■ **What is being asked**
Present the following data again exactly as it is shown.

(begin)

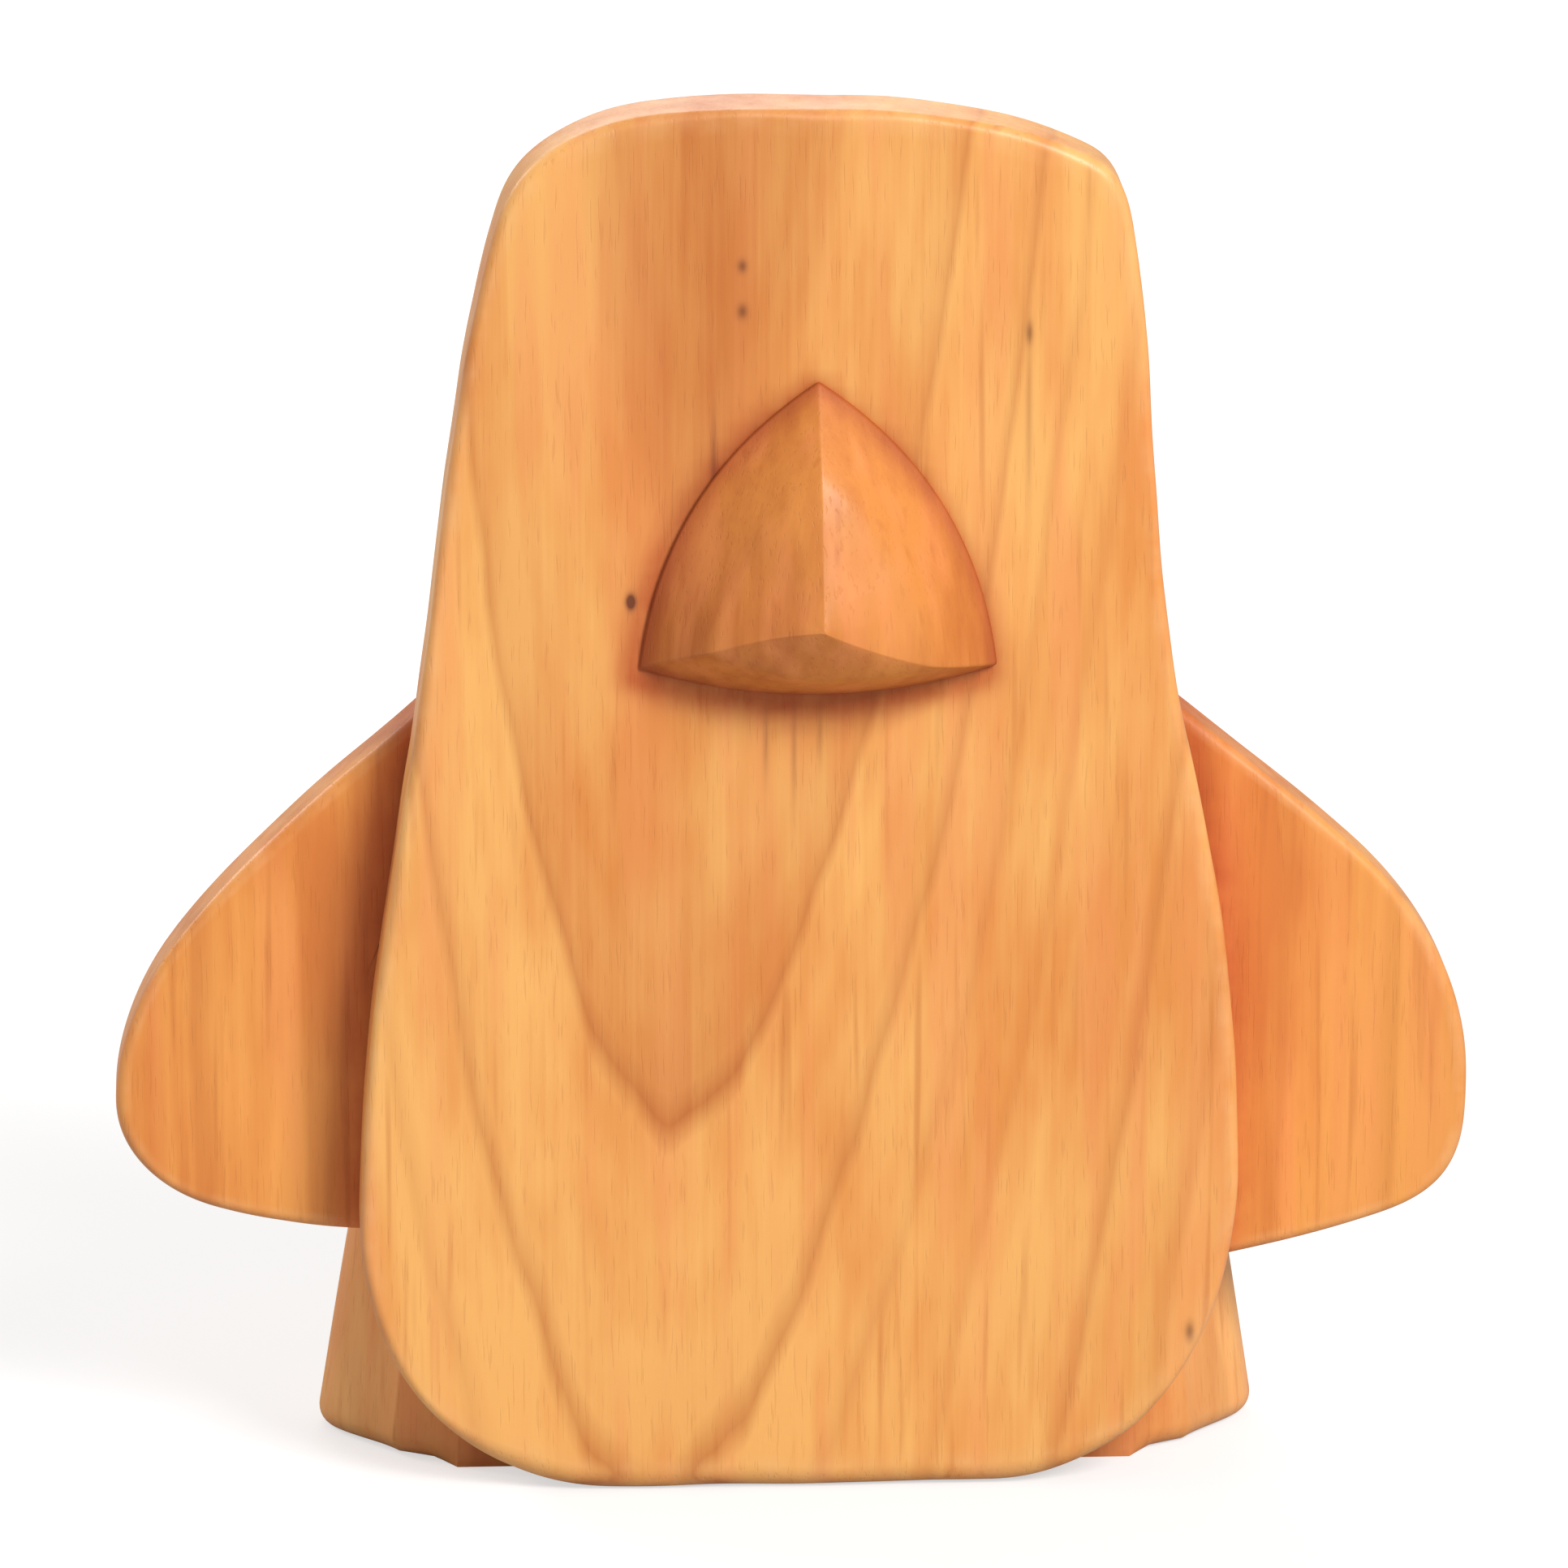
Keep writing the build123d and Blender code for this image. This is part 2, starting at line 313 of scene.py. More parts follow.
# %% The slopes of the nose
NOSE_STEPS, NOSE_RINGS = 220, 64
GIRDLE, GIRDLE_RISE = 0.36, 0.64    # the girdle's place from outline to tip, and its height there
GIRDLE_LATER, GIRDLE_SOONER = 0.06, 0.04    # its shift on the two upper sides and on the underside
GIRDLE_SOFTNESS = 0.06
CREASE_REACH = 0.3                  # how far along the outline a corner's crease is felt
RIGHT_SAG, LEFT_SAG = 1.0 * MM, -0.9 * MM
NOSE_CARVED, NOSE_WAVES = 0.16 * MM, (5 * MM, 22 * MM)
CORNER_BLUR = 0.22 * MM
LIP, LIP_FALL = 0.35 * MM, 8        # the nose's own little wall where it meets the board
NOSE_EDGE = 0.8 * MM                # how far up from the board its edge is worn


def climb(way, girdle):
    """Height share from 0 at the outline to 1 at the tip: two straight slopes, joined by a
    softened min(way, girdle) = (way + girdle - sqrt((way - girdle)^2 + softness^2)) / 2."""
    def lower(x):
        return (x + girdle - np.sqrt((x - girdle) ** 2 + GIRDLE_SOFTNESS ** 2)) / 2
    steep, gentle = GIRDLE_RISE / girdle, (1 - GIRDLE_RISE) / (1 - girdle)
    height = gentle * way + (steep - gentle) * (lower(way) - lower(0))
    return height / (gentle + (steep - gentle) * (lower(1) - lower(0)))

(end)

■ **Task result**
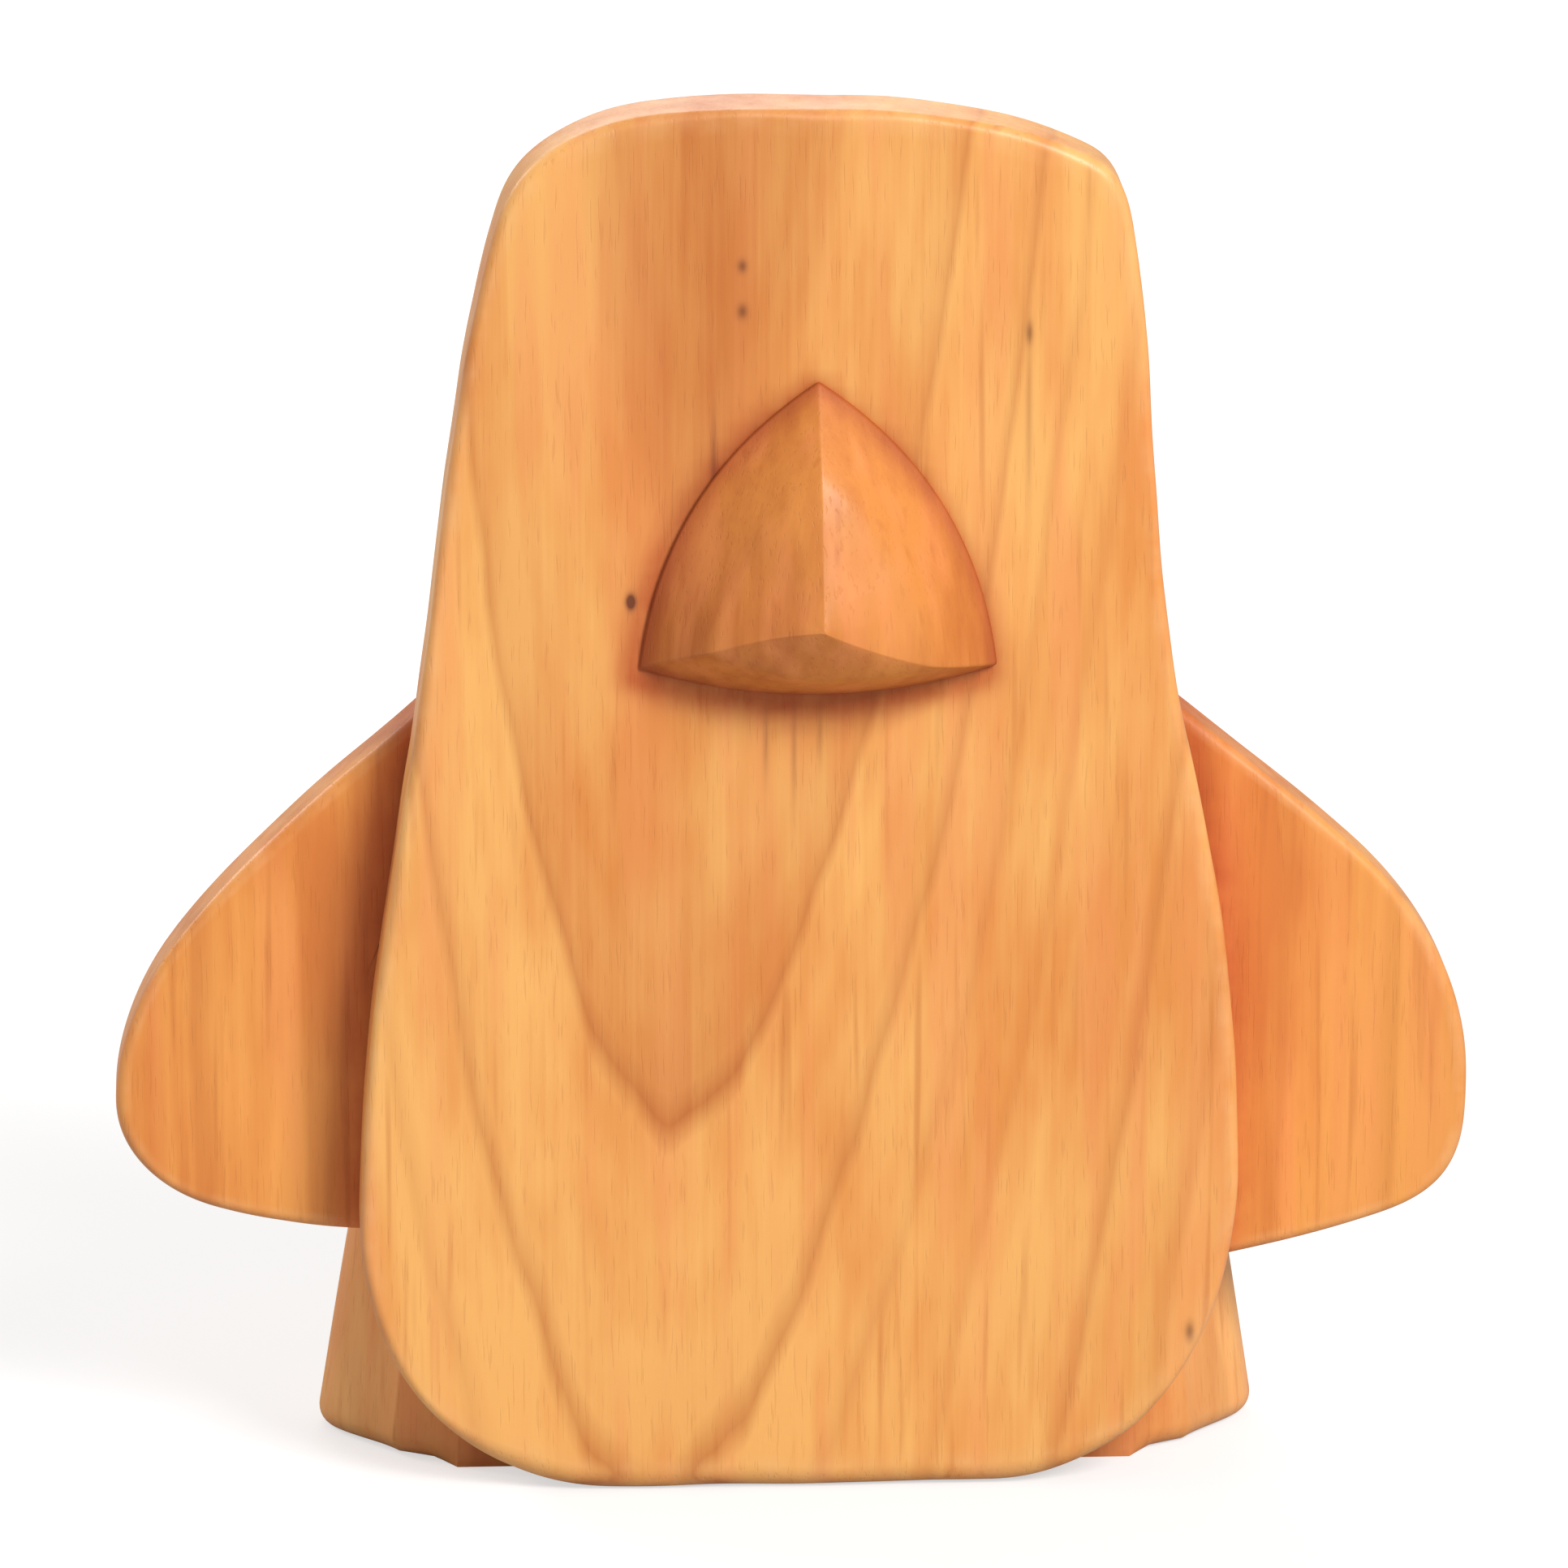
Keep writing the build123d and Blender code for this image. This is part 2, starting at line 313 of scene.py. More parts follow.
# %% The slopes of the nose
NOSE_STEPS, NOSE_RINGS = 220, 64
GIRDLE, GIRDLE_RISE = 0.36, 0.64    # the girdle's place from outline to tip, and its height there
GIRDLE_LATER, GIRDLE_SOONER = 0.06, 0.04    # its shift on the two upper sides and on the underside
GIRDLE_SOFTNESS = 0.06
CREASE_REACH = 0.3                  # how far along the outline a corner's crease is felt
RIGHT_SAG, LEFT_SAG = 1.0 * MM, -0.9 * MM
NOSE_CARVED, NOSE_WAVES = 0.16 * MM, (5 * MM, 22 * MM)
CORNER_BLUR = 0.22 * MM
LIP, LIP_FALL = 0.35 * MM, 8        # the nose's own little wall where it meets the board
NOSE_EDGE = 0.8 * MM                # how far up from the board its edge is worn


def climb(way, girdle):
    """Height share from 0 at the outline to 1 at the tip: two straight slopes, joined by a
    softened min(way, girdle) = (way + girdle - sqrt((way - girdle)^2 + softness^2)) / 2."""
    def lower(x):
        return (x + girdle - np.sqrt((x - girdle) ** 2 + GIRDLE_SOFTNESS ** 2)) / 2
    steep, gentle = GIRDLE_RISE / girdle, (1 - GIRDLE_RISE) / (1 - girdle)
    height = gentle * way + (steep - gentle) * (lower(way) - lower(0))
    return height / (gentle + (steep - gentle) * (lower(1) - lower(0)))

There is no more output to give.